Flying a Discontinued Aircraft: What Clients Should Know
Bombardier discontinued the Learjet line in 2021, ending a brand that began in 1963. For charter clients, the relevant question is not nostalgia; it is parts availability, maintenance support, and fleet longevity. The answers are more reassuring than the headline suggests.
- Parts support: Bombardier commitment through 2041. Bombardier committed to supporting the Learjet fleet for at least 20 years post-production. That means factory parts, technical support, and authorized service centers remain available until at least 2041.
- MRO network: deep and established. The TFE731 engine powers over 15,000 aircraft worldwide. Maintenance, repair, and overhaul (MRO) facilities that service TFE731 engines are abundant. Engine shops like StandardAero, Dallas Airmotive, and Honeywell authorized centers have decades of experience with this powerplant.

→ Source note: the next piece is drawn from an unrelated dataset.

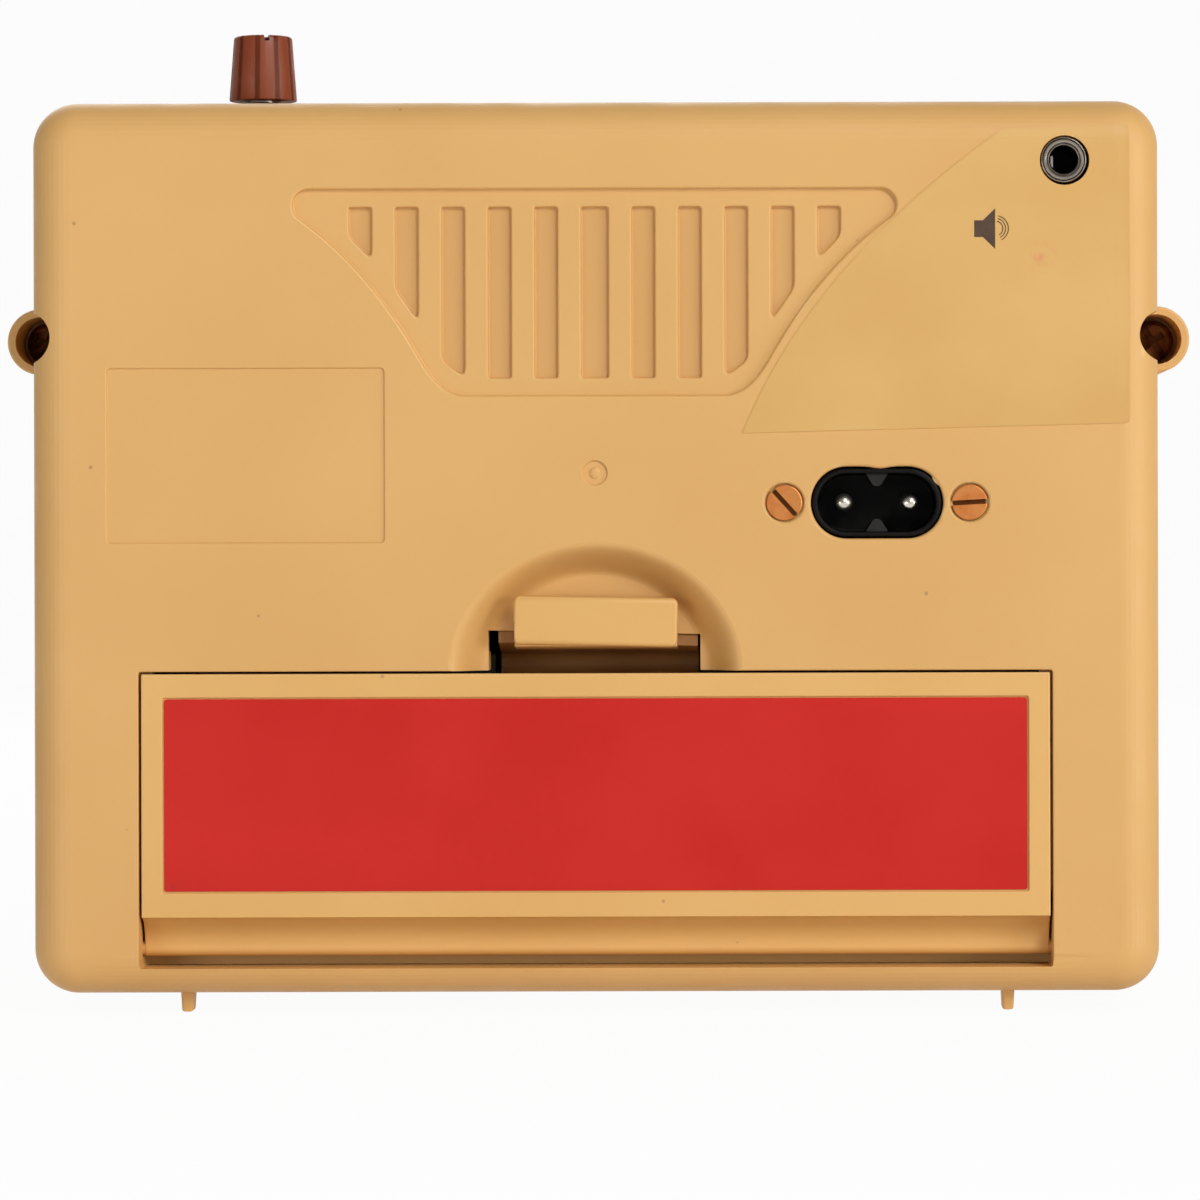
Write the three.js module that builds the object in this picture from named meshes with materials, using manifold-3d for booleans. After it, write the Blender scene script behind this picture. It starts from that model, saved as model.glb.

- Fleet size: still substantial. Over 500 Learjet 45/45XR aircraft were delivered. The active fleet in the U.S. still numbers approximately 250-300 aircraft, a sufficient base to sustain the parts and maintenance ecosystem for decades.
- Insurance: no penalty. Underwriters have not added surcharges for discontinued Learjet models. Hull values are declining naturally with age, which actually reduces insurance premiums. Liability coverage remains standard at $100M-$200M combined single limit.
The real risk of a discontinued aircraft is not parts or maintenance. It is resale value for owners, which does not affect charter clients. Charter clients pay for the mission; they do not carry the depreciation. A Learjet 45 that completes a 2-hour flight safely and on time delivers identical value to a charter client regardless of whether Bombardier is still making them.
When the Learjet 45 Is the Right Call
The Learjet 45 occupies a specific niche: speed-sensitive missions with 4-6 passengers on routes under 2,000 nm. That covers most of the domestic charter market's high-traffic corridors. New York to Miami (1,030 nm), Chicago to Aspen (880 nm), Dallas to Atlanta (720 nm), and Los Angeles to San Francisco (340 nm) are all routes where the Learjet's speed advantage compounds into real time savings.
When to look elsewhere
For groups of 7+ passengers, the cabin density and baggage limitations push toward a midsize jet. A Citation XLS at the same hourly rate offers a wider, taller cabin and 15 more cubic feet of baggage space. For coast-to-coast nonstop missions (2,145 nm), the Learjet 45's 2,120 nm range falls marginally short; plan a 30-minute fuel stop or step up to a Challenger 350 that clears the distance without calculation.
Empty leg availability
Learjet 45 empty legs are moderately available. The fleet is smaller than the Citation or Phenom fleets, so repositioning opportunities appear less frequently. The highest-probability corridors are Northeast to Florida (Sunday/Monday), Texas to Midwest (mid-week), and California coastal routes (Friday/Sunday). Discounts run 40-60% off standard charter rates. Because Learjet 45s tend to be operated by smaller management companies rather than large fleet operators, empty legs may require direct operator contact rather than appearing on broker aggregator platforms.
Note: The Learjet 45 does not try to be everything. It goes fast, it carries 6 passengers comfortably, and it costs less per hour than jets that go slower. For clients who value time over cabin width, nothing in the light jet category matches it.